German techo producer Housemeister’s second album of 2020 alone (bored in lockdown much?) is a fairly short mini-album of upbeat progressive house with a generally positive vibe befitting of the “Endless Summer” (sorry, “3ndl3ss Svmmer”) title, and easing off some of the cheekiness and playfulness of previous releases.
It’s generally fast, often squelchy, with a endearing lean to the analogue, most succinctly represented by tracks like arpeggio-lead “Trip To Heaven”. Some tracks feel more like a 90’s throwback than others, and there’s a lovely electro vibe in “Feel Like” that can’t go unmentioned.
It’s instrumental, with minor exceptions- a few single-word snippets, like “concentrate!” in the slightly tougher-edged “See You!”, but mainly when the unmistakable voice of Miss Kittin adorns “Daydreamer”. It’s a dreamy and mature spoken-word, almost whispered lyric with intelligence and introspection.
Coming out on the All You Can Beat label that Housemeister co-founded, this all feels like home turf, nothing particularly outrageous or experimental, but nevertheless a really nice pack of high-energy positive techno.
The debut solo album from microtonal tuba player and composer Martin Taxt, a duet with Inga Margrethe Aas on viola da gamba and double bass, sits in a middle ground between classical solo and drone. It’s melodic, but many of the notes are so long and so sustained that they start developing their own drone-line textures.
It’s a single 35-minute piece that layers up live and studio recordings, with a reactionary concept at the core where the performers respond to the previously recorded layers. Perhaps the most striking parts are the pauses- while some drone works deliberately avoid stopping for breath, this work has several points where the tone ebbs away into silence or near-silence before gradually returning for another, different wave. Exposing the creaking tones of studio furniture adds extra texture at the top.
Taxt recently finished a masters degree in Music & Architecture, and this work is described as a tribute to the Japanese tearoom and the tatami mat- but if anything it seems to describe slightly larger, emptier rooms, studio spaces, or some kind of geometric cave. It’s a lovely nuanced bit of work that brings character and a sense of storytelling with tones normally used in flatter, more open drones, and it does it all rather nicely.

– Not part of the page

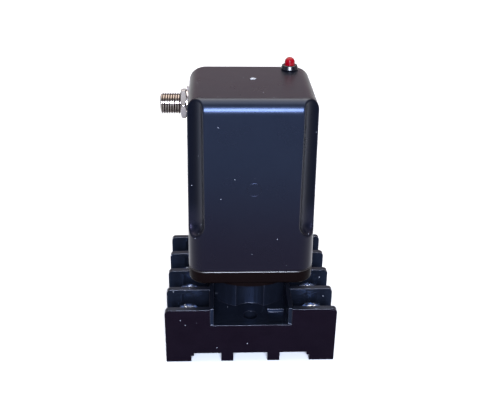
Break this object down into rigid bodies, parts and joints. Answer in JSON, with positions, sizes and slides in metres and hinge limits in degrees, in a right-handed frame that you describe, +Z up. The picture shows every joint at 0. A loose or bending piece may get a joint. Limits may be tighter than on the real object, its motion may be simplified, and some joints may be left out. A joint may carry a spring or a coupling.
{
  "type": "plug-in pressure switch",
  "caption": "Tall square plug-in pressure switch with fluted corners, side threaded port and red lamp, seated in a low barrier-walled screw-terminal socket.",
  "frame": {"origin": "centre of the surface that the socket's feet stand on, midway between the barrier walls", "axes": "+Z up, away from the mounting surface; -Y is the front; the pressure port points along -X"},
  "size_m": [0.0508, 0.0444, 0.0831],
  "materials": {
    "socket_plastic": "satin",
    "header_plastic": "satin",
    "cover_plastic": "semi-gloss",
    "contact_brass": "tinned",
    "clamp_steel": "zinc plated",
    "screw_steel": "zinc plated",
    "pin_brass": "nickel plated",
    "port_nickel": "nickel plated brass",
    "lamp_red": "diffused",
    "bezel_black": "gloss",
    "lead_wire": "tinned",
    "seal_rubber": "matte",
    "capsule_metal": "machined",
    "small_screws": "zinc plated",
    "pusher_acetal": "satin",
    "spring_steel": "drawn",
    "switch_case_plastic": "satin",
    "tab_silver": "silver plated",
    "bracket_steel": "zinc plated",
    "board_laminate": "satin",
    "resistor_paint": "lacquered",
    "wire_pvc": "satin",
    "tube_rubber": "smooth"
  },
  "bodies": {
    "socket": {"socket_body": "socket_plastic", "bottom_plate": "socket_plastic", "contact_1": "contact_brass", "contact_2": "contact_brass", "contact_3": "contact_brass", "contact_4": "contact_brass", "contact_5": "contact_brass", "contact_6": "contact_brass", "contact_7": "contact_brass", "contact_8": "contact_brass"},
    "module": {"plug_header": "header_plastic", "plug_pins": "pin_brass", "cover": "cover_plastic", "lamp": "lamp_red", "lamp_bezel": "bezel_black", "lamp_ring": "bezel_black", "lamp_leads": "lead_wire", "port_fitting": "port_nickel", "port_nut": "port_nickel", "port_lock_washer": "port_nickel", "port_seal": "seal_rubber", "capsule_top": "capsule_metal", "capsule_base": "capsule_metal", "diaphragm": "seal_rubber", "capsule_screws": "small_screws", "switch_case": "switch_case_plastic", "lever_pin": "spring_steel", "switch_tabs": "tab_silver", "switch_bracket": "bracket_steel", "switch_screws": "small_screws", "bracket_screws": "small_screws", "circuit_board": "board_laminate", "resistor": "resistor_paint", "hookup_wires": "wire_pvc", "pressure_tube": "tube_rubber", "return_spring": "spring_steel"},
    "pusher": {"pusher": "pusher_acetal"},
    "lever": {"switch_lever": "spring_steel"},
    "button": {"switch_button": "pusher_acetal"},
    "clamp_1": {"clamp_plate_1": "clamp_steel"},
    "screw_1": {"terminal_screw_1": "screw_steel"},
    "clamp_2": {"clamp_plate_2": "clamp_steel"},
    "screw_2": {"terminal_screw_2": "screw_steel"},
    "clamp_3": {"clamp_plate_3": "clamp_steel"},
    "screw_3": {"terminal_screw_3": "screw_steel"},
    "clamp_4": {"clamp_plate_4": "clamp_steel"},
    "screw_4": {"terminal_screw_4": "screw_steel"},
    "clamp_5": {"clamp_plate_5": "clamp_steel"},
    "screw_5": {"terminal_screw_5": "screw_steel"},
    "clamp_6": {"clamp_plate_6": "clamp_steel"},
    "screw_6": {"terminal_screw_6": "screw_steel"},
    "clamp_7": {"clamp_plate_7": "clamp_steel"},
    "screw_7": {"terminal_screw_7": "screw_steel"},
    "clamp_8": {"clamp_plate_8": "clamp_steel"},
    "screw_8": {"terminal_screw_8": "screw_steel"}
  },
  "joints": [
    {"name": "module_unplug", "type": "slide", "parent": "socket", "child": "module", "axis": [0, 0, 1], "range_m": [0, 0.016]},
    {"name": "pusher_stroke", "type": "slide", "parent": "module", "child": "pusher", "axis": [0, 0, -1], "range_m": [0, 0.0008], "stiffness_N_per_m": 400, "springref_m": -0.0005, "deforming": ["return_spring", "diaphragm"]},
    {"name": "lever_swing", "type": "hinge", "parent": "module", "child": "lever", "pos_m": [-0.007, -0.002, 0.041], "axis": [0, 1, 0], "range_deg": [0, 8.5]},
    {"name": "button_press", "type": "slide", "parent": "module", "child": "button", "axis": [0, 0, -1], "range_m": [0, 0.00055]},
    {"name": "clamp_lift_1", "type": "slide", "parent": "socket", "child": "clamp_1", "axis": [0, 0, 1], "range_m": [0, 0.002]},
    {"name": "screw_turn_1", "type": "hinge", "parent": "clamp_1", "child": "screw_1", "pos_m": [0.0184, -0.01597, 0.0124], "axis": [0, 0, 1], "range_deg": [0, 1441]},
    {"name": "clamp_lift_2", "type": "slide", "parent": "socket", "child": "clamp_2", "axis": [0, 0, 1], "range_m": [0, 0.002]},
    {"name": "screw_turn_2", "type": "hinge", "parent": "clamp_2", "child": "screw_2", "pos_m": [0.0184, -0.00532, 0.0124], "axis": [0, 0, 1], "range_deg": [0, 1441]},
    {"name": "clamp_lift_3", "type": "slide", "parent": "socket", "child": "clamp_3", "axis": [0, 0, 1], "range_m": [0, 0.002]},
    {"name": "screw_turn_3", "type": "hinge", "parent": "clamp_3", "child": "screw_3", "pos_m": [0.0184, 0.00532, 0.0124], "axis": [0, 0, 1], "range_deg": [0, 1441]},
    {"name": "clamp_lift_4", "type": "slide", "parent": "socket", "child": "clamp_4", "axis": [0, 0, 1], "range_m": [0, 0.002]},
    {"name": "screw_turn_4", "type": "hinge", "parent": "clamp_4", "child": "screw_4", "pos_m": [0.0184, 0.01597, 0.0124], "axis": [0, 0, 1], "range_deg": [0, 1441]},
    {"name": "clamp_lift_5", "type": "slide", "parent": "socket", "child": "clamp_5", "axis": [0, 0, 1], "range_m": [0, 0.002]},
    {"name": "screw_turn_5", "type": "hinge", "parent": "clamp_5", "child": "screw_5", "pos_m": [-0.0184, -0.01597, 0.0124], "axis": [0, 0, 1], "range_deg": [0, 1441]},
    {"name": "clamp_lift_6", "type": "slide", "parent": "socket", "child": "clamp_6", "axis": [0, 0, 1], "range_m": [0, 0.002]},
    {"name": "screw_turn_6", "type": "hinge", "parent": "clamp_6", "child": "screw_6", "pos_m": [-0.0184, -0.00532, 0.0124], "axis": [0, 0, 1], "range_deg": [0, 1441]},
    {"name": "clamp_lift_7", "type": "slide", "parent": "socket", "child": "clamp_7", "axis": [0, 0, 1], "range_m": [0, 0.002]},
    {"name": "screw_turn_7", "type": "hinge", "parent": "clamp_7", "child": "screw_7", "pos_m": [-0.0184, 0.00532, 0.0124], "axis": [0, 0, 1], "range_deg": [0, 1441]},
    {"name": "clamp_lift_8", "type": "slide", "parent": "socket", "child": "clamp_8", "axis": [0, 0, 1], "range_m": [0, 0.002]},
    {"name": "screw_turn_8", "type": "hinge", "parent": "clamp_8", "child": "screw_8", "pos_m": [-0.0184, 0.01597, 0.0124], "axis": [0, 0, 1], "range_deg": [0, 1441]}
  ],
  "couplings": [
    {"joint": "lever_swing", "follows": "pusher_stroke", "rad_per_m": 181.82},
    {"joint": "button_press", "follows": "pusher_stroke", "ratio": 0.63636},
    {"joint": "screw_turn_1", "follows": "clamp_lift_1", "rad_per_m": 12566},
    {"joint": "screw_turn_2", "follows": "clamp_lift_2", "rad_per_m": 12566},
    {"joint": "screw_turn_3", "follows": "clamp_lift_3", "rad_per_m": 12566},
    {"joint": "screw_turn_4", "follows": "clamp_lift_4", "rad_per_m": 12566},
    {"joint": "screw_turn_5", "follows": "clamp_lift_5", "rad_per_m": 12566},
    {"joint": "screw_turn_6", "follows": "clamp_lift_6", "rad_per_m": 12566},
    {"joint": "screw_turn_7", "follows": "clamp_lift_7", "rad_per_m": 12566},
    {"joint": "screw_turn_8", "follows": "clamp_lift_8", "rad_per_m": 12566}
  ]
}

It seems only a short while ago that I reviewed Eternell's prior release, 'Still Light,' but it was actually back in December 2018. How time flies these days. Be that as it may, 'Imagined Distances' is Eternall's 2nd release on Sound In Silence, and perhaps 11th or 12th album overall. Eternell is the project name of Swedish ambient artist Ludvig Cimbrelius, who also has other music projects under other monikers. While 'Still Light' was 3 very lengthy pieces (nothing under 19 minutes), 'Imagined Distances' is six track of varying length, with only two of them being over 20 minutes. Other than that, the differences between the two albums are not exceptional. They both utilize airy synth pads and gauzy ambient guitar to produce gorgeous, sumptuous ambient soundscapes, and only minor differences seem to separate them. One thing I noticed is that on 'Still Light' the guitar seems to be sewn into the ambient pads while here on 'Imagined Distances' it seems to ride on top of them. Another thing is that the synth pads seem a bit heavier, sort of like the differences between cirrus and stratus clouds. As for the feel of the album, to me this sounds like music for a cloudy day rather than the picture of a spectacular tropical sunset that's on the album's cover. Yet there seems to be some more dramatic moments on this album than the previous one (the track "Singularity" is a case in point) but nothing that really disturbs the generally tranquil atmosphere. Maybe because of the kind of year it's been, and the fact that summer's over, this kind of strikes me as an 'end of summer' album; majestic but wistful, chill but not chilly, entropic but hopeful, languorous but not still. There are subtle devices employed by Cimbrelius that are so subliminal you will hardly even notice they're there, but they will affect your perception of the music on the album in positive ways. 'Imagined Distances' is a dreamy album that will not wear out its welcome even after repeated plays, and that could be the best testimonial for it of all. As per usual with SIS releases, limited edition of 200 CD-r in handmade packaging.